#### Supplied information
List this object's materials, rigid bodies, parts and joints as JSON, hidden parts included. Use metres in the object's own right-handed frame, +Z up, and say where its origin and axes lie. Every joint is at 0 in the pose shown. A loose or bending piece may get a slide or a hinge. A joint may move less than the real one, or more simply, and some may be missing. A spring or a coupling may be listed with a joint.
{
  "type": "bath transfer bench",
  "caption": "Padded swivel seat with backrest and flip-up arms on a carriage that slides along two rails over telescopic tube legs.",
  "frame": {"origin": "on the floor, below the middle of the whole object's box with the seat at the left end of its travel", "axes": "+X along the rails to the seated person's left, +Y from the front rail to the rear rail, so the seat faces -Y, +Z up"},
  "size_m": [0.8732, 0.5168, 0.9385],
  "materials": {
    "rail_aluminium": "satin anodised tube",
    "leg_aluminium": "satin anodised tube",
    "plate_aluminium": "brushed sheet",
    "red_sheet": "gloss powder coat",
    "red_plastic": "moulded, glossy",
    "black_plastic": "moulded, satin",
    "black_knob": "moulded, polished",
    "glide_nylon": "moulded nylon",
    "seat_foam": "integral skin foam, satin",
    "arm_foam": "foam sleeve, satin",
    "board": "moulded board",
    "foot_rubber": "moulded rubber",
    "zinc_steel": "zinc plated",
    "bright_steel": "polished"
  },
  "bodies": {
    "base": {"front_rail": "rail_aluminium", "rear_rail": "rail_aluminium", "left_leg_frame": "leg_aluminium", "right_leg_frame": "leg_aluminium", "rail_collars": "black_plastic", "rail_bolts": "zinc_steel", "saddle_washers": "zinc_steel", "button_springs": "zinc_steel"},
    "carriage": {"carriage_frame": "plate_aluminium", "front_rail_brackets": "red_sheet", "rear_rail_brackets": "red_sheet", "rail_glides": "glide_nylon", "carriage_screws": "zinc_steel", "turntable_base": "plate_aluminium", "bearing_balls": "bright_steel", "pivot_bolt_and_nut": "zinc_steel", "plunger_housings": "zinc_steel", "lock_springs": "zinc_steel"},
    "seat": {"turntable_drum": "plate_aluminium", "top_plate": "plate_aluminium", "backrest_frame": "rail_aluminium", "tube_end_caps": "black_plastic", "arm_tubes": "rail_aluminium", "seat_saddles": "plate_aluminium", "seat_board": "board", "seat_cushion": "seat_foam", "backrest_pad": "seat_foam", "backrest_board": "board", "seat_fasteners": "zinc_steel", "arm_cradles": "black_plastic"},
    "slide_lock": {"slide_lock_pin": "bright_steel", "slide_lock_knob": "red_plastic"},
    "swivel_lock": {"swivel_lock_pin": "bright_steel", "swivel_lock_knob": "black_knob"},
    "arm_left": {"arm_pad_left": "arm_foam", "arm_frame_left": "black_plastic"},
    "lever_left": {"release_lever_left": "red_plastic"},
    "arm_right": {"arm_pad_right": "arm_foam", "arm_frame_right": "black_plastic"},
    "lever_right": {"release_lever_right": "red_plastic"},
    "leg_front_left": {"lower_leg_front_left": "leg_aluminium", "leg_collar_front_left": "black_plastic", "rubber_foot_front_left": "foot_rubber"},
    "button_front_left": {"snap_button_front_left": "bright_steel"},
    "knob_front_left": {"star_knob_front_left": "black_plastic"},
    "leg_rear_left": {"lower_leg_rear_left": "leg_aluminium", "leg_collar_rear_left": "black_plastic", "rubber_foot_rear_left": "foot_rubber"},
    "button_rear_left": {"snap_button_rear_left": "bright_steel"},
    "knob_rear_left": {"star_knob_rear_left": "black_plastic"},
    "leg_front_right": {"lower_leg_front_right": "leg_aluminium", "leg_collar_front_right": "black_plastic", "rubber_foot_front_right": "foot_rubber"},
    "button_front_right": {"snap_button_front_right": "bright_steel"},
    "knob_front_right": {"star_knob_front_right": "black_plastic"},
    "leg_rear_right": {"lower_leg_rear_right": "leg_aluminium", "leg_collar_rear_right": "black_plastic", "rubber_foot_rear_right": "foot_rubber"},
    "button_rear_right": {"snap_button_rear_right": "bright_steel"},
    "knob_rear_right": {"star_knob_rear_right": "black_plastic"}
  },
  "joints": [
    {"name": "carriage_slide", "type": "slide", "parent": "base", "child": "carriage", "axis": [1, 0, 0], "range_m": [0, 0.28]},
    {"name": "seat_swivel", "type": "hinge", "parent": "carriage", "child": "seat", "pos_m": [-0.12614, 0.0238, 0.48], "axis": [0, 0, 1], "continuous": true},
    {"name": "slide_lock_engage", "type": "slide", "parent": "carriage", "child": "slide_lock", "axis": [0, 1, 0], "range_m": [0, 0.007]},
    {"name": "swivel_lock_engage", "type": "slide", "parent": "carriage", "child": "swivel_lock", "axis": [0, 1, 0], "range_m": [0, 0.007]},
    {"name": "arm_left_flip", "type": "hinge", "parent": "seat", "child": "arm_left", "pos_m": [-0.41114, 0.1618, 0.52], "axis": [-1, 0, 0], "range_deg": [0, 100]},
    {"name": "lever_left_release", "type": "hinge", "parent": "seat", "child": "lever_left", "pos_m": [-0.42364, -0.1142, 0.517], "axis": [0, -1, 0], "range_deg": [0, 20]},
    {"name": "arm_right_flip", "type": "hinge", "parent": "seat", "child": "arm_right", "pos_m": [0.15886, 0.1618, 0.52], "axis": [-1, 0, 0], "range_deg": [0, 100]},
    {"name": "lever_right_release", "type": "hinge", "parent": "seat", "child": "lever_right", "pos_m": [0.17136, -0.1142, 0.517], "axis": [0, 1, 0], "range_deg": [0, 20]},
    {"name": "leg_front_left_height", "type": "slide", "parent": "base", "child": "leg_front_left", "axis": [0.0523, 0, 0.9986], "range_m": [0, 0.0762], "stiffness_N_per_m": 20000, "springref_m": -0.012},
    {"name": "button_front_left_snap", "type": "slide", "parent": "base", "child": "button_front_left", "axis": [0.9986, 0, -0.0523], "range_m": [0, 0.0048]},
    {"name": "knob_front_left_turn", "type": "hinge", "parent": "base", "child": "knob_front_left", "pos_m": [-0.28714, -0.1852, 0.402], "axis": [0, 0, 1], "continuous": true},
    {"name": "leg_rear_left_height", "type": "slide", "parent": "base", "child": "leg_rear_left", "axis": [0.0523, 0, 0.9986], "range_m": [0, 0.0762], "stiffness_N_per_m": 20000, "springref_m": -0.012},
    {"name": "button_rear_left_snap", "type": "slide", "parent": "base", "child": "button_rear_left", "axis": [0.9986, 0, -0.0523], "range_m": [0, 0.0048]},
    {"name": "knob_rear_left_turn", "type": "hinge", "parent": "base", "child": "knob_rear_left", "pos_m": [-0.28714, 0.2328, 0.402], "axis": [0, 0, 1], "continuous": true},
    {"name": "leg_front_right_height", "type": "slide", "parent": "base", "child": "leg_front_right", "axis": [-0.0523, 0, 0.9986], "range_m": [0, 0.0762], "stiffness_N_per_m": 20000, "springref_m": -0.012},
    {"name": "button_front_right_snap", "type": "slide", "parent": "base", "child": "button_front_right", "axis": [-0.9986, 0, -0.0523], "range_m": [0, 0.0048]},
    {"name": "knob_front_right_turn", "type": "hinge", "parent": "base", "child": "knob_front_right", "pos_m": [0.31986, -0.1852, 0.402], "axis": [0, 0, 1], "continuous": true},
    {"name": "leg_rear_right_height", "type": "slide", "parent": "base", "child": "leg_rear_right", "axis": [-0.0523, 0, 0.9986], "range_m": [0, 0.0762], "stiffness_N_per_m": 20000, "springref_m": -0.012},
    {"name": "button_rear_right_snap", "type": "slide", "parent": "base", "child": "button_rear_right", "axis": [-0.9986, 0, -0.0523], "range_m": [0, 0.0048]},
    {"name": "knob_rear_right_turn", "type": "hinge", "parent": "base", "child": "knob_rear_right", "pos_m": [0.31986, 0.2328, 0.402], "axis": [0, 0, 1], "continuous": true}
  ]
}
########
_Work required_. Using the listing above, pull out all lines that hold the word "bodies".

_Task solution_.
List this object's materials, rigid bodies, parts and joints as JSON, hidden parts included. Use metres in the object's own right-handed frame, +Z up, and say where its origin and axes lie. Every joint is at 0 in the pose shown. A loose or bending piece may get a slide or a hinge. A joint may move less than the real one, or more simply, and some may be missing. A spring or a coupling may be listed with a joint.
  "bodies": {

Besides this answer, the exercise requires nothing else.